Die Oscars haben nicht erst durch die Entgleisung bei ihrer Verleihung am Sonntag ihre Relevanz verloren, das Hollywood-Kino befindet sich schon seit Jahren im Niedergang. Bereits vor der peinlichen Oscar-Nacht schrieb Ross Douthat: "Statt Filme für Erwachsene zu produzieren, bediente die Traumfabrik nur noch die Bedürfnisse von Teenagern: "Die Globalisierung erweiterte den Markt für Hollywood Produktionen, doch das globale Publikum erforderte einen schlichteren Erzählstil, der besser zwischen Sprachen und Kulturen übertragbar war, mit weniger Komplexität, Eigenheiten und kulturellen Spezifika. Das Internet, der Laptop und das Iphone personalisierten die Unterhaltung und machten sie unmittelbar verfügbar, auf eine Weise, die gleichfalls Hollywoods potentielles Publikum erweiterte, aber die Menschen auch an kleinere Bildschirme gewöhnte, an privates und unterbrochenes Schauen, das Gegenteil vom gemeinschaftlichen Kino.
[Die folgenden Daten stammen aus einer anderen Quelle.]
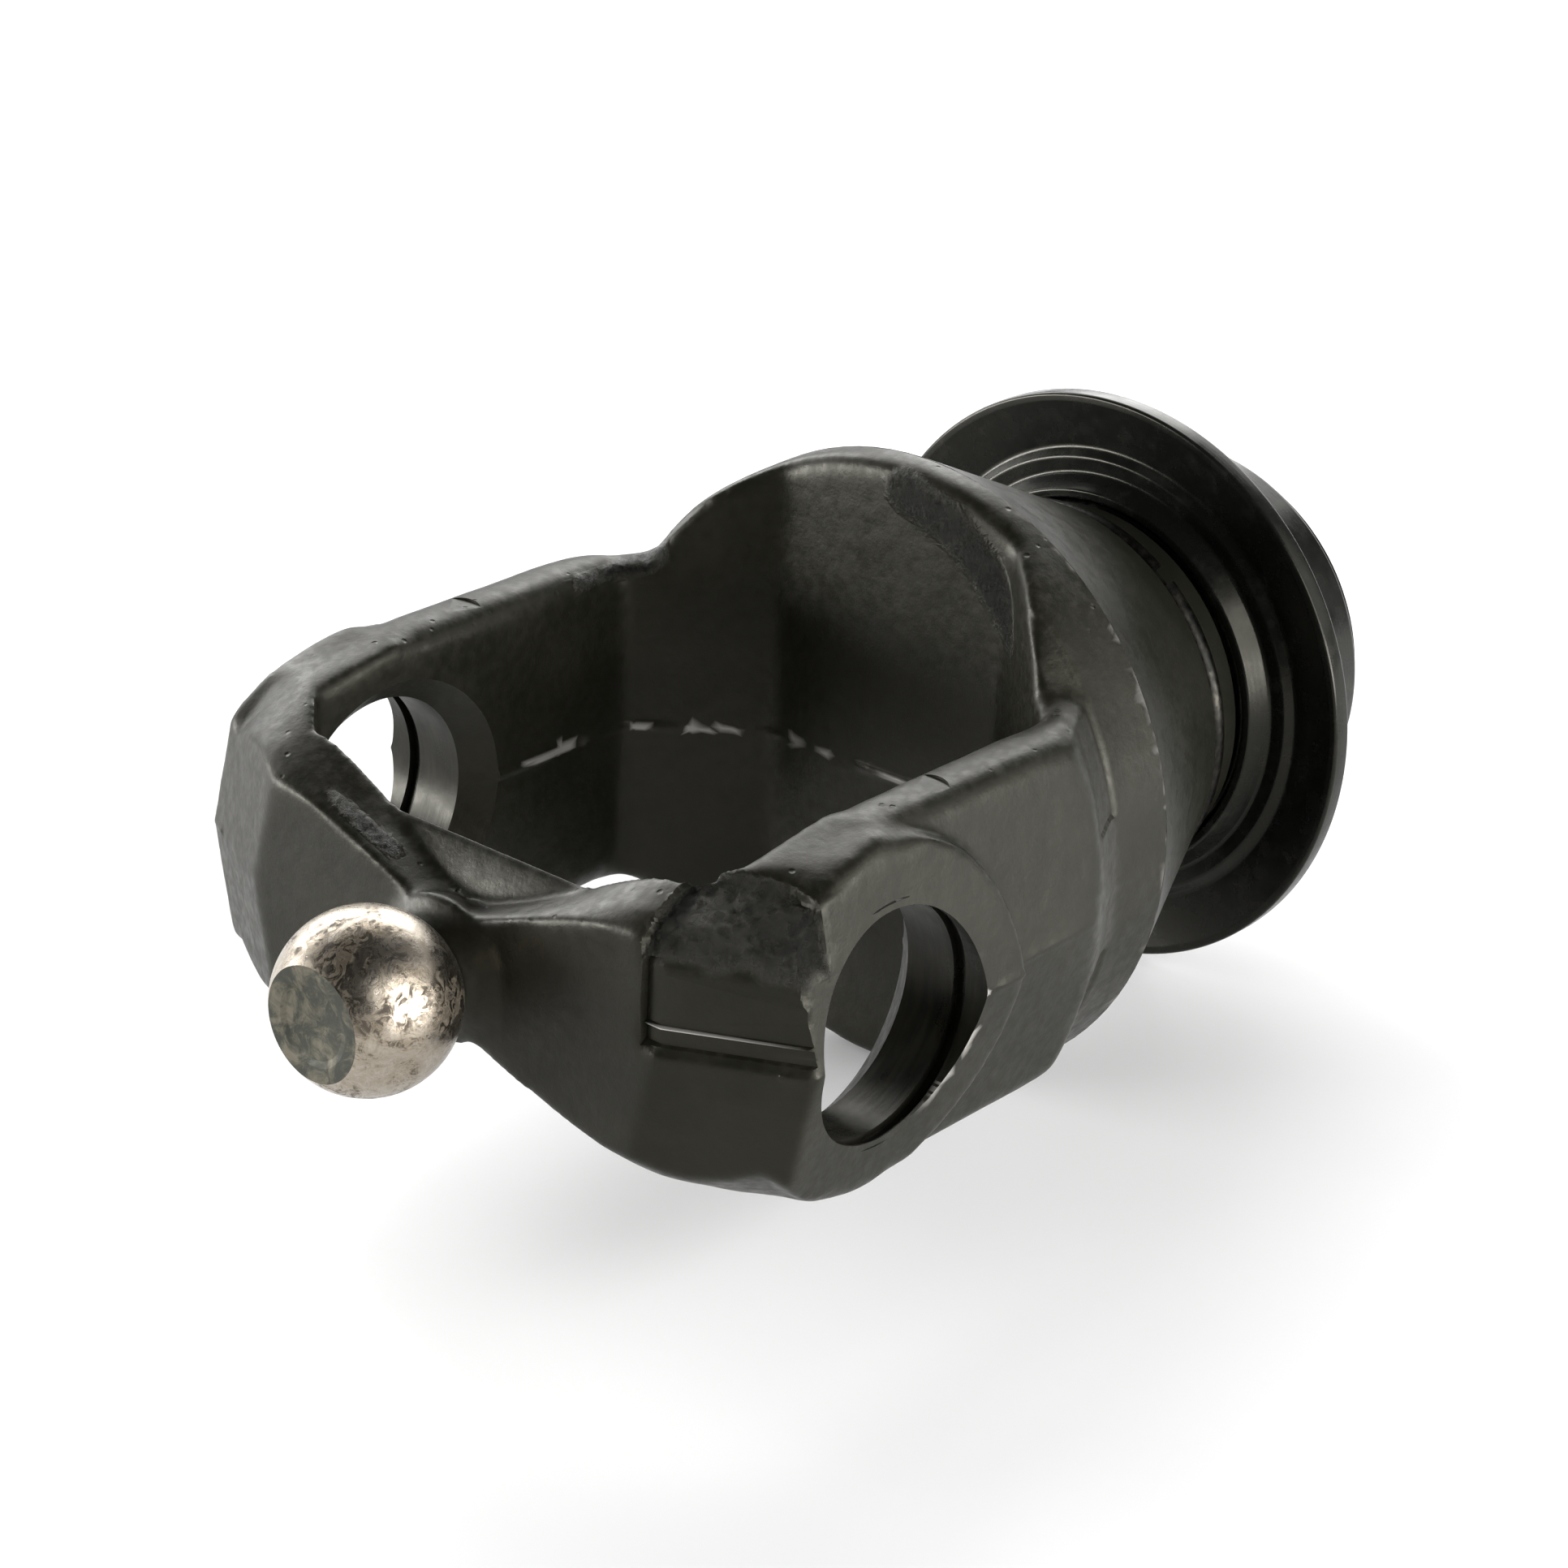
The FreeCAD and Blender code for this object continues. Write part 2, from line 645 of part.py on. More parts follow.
def make_spring():
    """Return spring round the hub, inside the collar's pocket."""
    length = "(dims.pocket_end - dims.neck_end - 2 * (dims.spring_wire + dims.slip))"
    helix = doc.addObject("Part::Helix", "spring_line")
    bind(helix, Radius="dims.spring_mean", Height=length, Pitch=length + " / dims.spring_turns")
    section = doc.addObject("Part::Circle", "spring_section")
    bind(section, Radius="dims.spring_wire")
    section.Placement = FreeCAD.Placement(V(0, 0, 0), FreeCAD.Rotation(V(1, 0, 0), 90))
    section.setExpression("Placement.Base.x", "dims.spring_mean")
    doc.recompute()
    spring = doc.addObject("Part::Sweep", "return_spring")
    spring.Sections = [section]
    spring.Spine = (helix, ["Edge%d" % (i + 1) for i in range(len(helix.Shape.Edges))])
    spring.Solid = True
    spring.Frenet = False
    spring.Placement = FreeCAD.Placement(V(0, 0, 0), FreeCAD.Rotation(V(0, 1, 0), 90))
    spring.setExpression("Placement.Base.x", "dims.neck_end + dims.spring_wire + dims.slip")
    return spring


def make_stop_ring():
    """Split wire ring in the neck groove that stops the collar."""
    ring = doc.addObject("Part::Torus", "stop_ring_full")
    bind(ring, Radius1="dims.stop_ring_mean", Radius2="dims.stop_ring_wire - 0.4 * dims.slip")
    ring.Placement = FreeCAD.Placement(V(size("stop_ring_x"), 0, 0),
                                       FreeCAD.Rotation(V(0, 1, 0), 90))
    gap = doc.addObject("Part::Box", "stop_ring_gap")
    bind(gap, Length="8", Width="dims.stop_ring_gap", Height="dims.reach")
    turn = FreeCAD.Rotation(V(1, 0, 0), 36)
    corner = turn.multVec(V(0, -size("stop_ring_gap") / 2, 0))
    gap.Placement = FreeCAD.Placement(V(size("stop_ring_x") - 4, corner.y, corner.z), turn)
    return cut("stop_ring", ring, gap)


def make_washer():
    """Thrust washer behind the collar."""
    outer = cylinder("washer_outer", "x", "dims.washer_rad", "dims.washer_thick",
                     "dims.washer_front")
    inner = cylinder("washer_inner", "x", "dims.hub_rad + 3 * dims.slip", "dims.washer_thick + 2",
                     "dims.washer_front - 1")
    return cut("thrust_washer", outer, inner)


def make_clip():
    """Retaining ring with two eyes, in the groove at the hub's end."""
    outer = cylinder("clip_outer", "x", "dims.clip_rad", "dims.clip_thick", "dims.clip_front")
    inner = cylinder("clip_inner", "x", "dims.clip_groove_rad + dims.slip", "dims.clip_thick + 2",
                     "dims.clip_front - 1")
    gap = doc.addObject("Part::Box", "clip_gap")
    bind(gap, Length="6", Width="dims.clip_gap", Height="40")
    gap.Placement = FreeCAD.Placement(V(size("clip_front") - 2, -size("clip_gap") / 2, -40),
                                      FreeCAD.Rotation())
    return cut("retaining_ring", outer, fuse("clip_cuts", [inner, gap]))


def make_lock_balls():
    """Three locking balls, resting in the shaft's groove position."""
    balls = []
    for index, angle in enumerate(LOCK_ANGLES):
        ball = doc.addObject("Part::Sphere", "lock_ball_%d" % (index + 1))
        bind(ball, Radius="dims.lock_ball_rad")
        ball.Placement = radial_placement(angle, size("lock_centre"))
        balls.append(ball)
    return balls


pieces = {
    "yoke": make_yoke(),
    "centring_ball": make_ball(),
    "release_collar": make_collar(),
    "return_spring": make_spring(),
    "stop_ring": make_stop_ring(),
    "thrust_washer": make_washer(),
    "retaining_ring": make_clip(),
}
for index, ball in enumerate(make_lock_balls(), start=1):
    pieces["lock_ball_%d" % index] = ball

doc.recompute()

for obj in doc.Objects:
    if "Invalid" in obj.State or "Error" in obj.State:
        raise RuntimeError("failed feature: " + obj.Name)

os.makedirs("parts", exist_ok=True)
for label, piece in pieces.items():
    shape = piece.Shape
    if shape.isNull() or not shape.isValid():
        raise RuntimeError("bad solid: " + label)
    piece.Label = label
    shape.exportStep("parts/" + label + ".step")
    box = shape.optimalBoundingBox(False, True)
    print("%-16s solids %d  volume %9.0f  x %.1f..%.1f  y %.1f..%.1f  z %.1f..%.1f" % (
        label, len(shape.Solids), shape.Volume, box.XMin, box.XMax, box.YMin, box.YMax,
        box.ZMin, box.ZMax))
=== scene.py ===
import math

import bmesh
import bpy
import numpy as np
from mathutils import Matrix, Vector


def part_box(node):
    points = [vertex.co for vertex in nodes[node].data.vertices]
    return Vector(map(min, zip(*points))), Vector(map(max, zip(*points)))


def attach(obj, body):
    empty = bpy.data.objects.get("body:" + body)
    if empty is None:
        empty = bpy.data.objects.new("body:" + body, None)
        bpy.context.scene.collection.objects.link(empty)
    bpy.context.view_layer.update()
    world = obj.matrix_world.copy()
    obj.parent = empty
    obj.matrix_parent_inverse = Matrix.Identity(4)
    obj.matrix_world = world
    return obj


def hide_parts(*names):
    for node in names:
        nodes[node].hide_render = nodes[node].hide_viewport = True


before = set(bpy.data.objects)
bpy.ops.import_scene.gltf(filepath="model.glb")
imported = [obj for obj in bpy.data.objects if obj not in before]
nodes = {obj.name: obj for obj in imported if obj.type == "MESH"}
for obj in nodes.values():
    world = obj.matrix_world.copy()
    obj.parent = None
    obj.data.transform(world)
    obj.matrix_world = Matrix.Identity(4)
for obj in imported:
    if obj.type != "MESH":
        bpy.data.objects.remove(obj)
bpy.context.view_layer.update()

MM = 0.001

# Driving sizes of the part, in millimetres; x runs along the shaft, y along the cross.
BORE_RAD = 16.0
EAR_FACE = 54.0
FACE_SLOPE = 0.0975 / 0.4434          # lean of the ears' outer faces, per mm of height
BLOCK_TOP = 25.3
WINDOW_HALF = 36.7
WALL_SLOPE = 0.0262                   # lean of the window's walls, per mm of height
WINDOW_REAR = 61.0
BORE_SINK_DEPTH = 4.0
BORE_SINK_RAD = 20.0
GROOVE_RAD = 17.1
GROOVE_SPAN = (48.3, 50.3)
DISC_RAD = 46.0
DISC_REAR = 64.9
FACET_END = -27.2
FACET_HALF = 36.0
FRONT_SLOPE = 17.4 / 34               # the ear fronts' run in x for each mm of y
NOTCH_SIDE = 33.3
NOTCH_BOTTOM = 0.8
NOTCH_TOP = 22.0
BALL_X = -41.45
BALL_RAD = 12.3
NECK_RAD = 6.2
SHANK_RAD = 5.0
SEAT_X = -28.9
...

Spezialeffekte eröffneten spektakuläre (wenn auch manchmal antiseptisch wirkende) Blick und machten es möglich, Geschichten zu verfilmen, die lange nicht für die große Leinwand tauglich waren. Die Kassenschlager, die mehr noch als ihre Vorgänger der 1980er Jahre auf Effekte zielten, bestärkten eine Fan-Kultur, die den Studios ein kalkulierbares Publikum einbrachten, allerdings zu dem Preis, dass traditionelle Aspekte des Kinos der Jedi-Religion oder dem Marvel-Kult untergeordnet wurden. All diese Verschiebungen begünstigten und wurden begünstigt durch eine weitgreifende 'Verteenagerung' der westlichen Kultur, die Ausweitung des Geschmacks und der Unterhaltungsgewohnheiten der Jugendlichen auf all das, was man heute unter Erwachsensein versteht."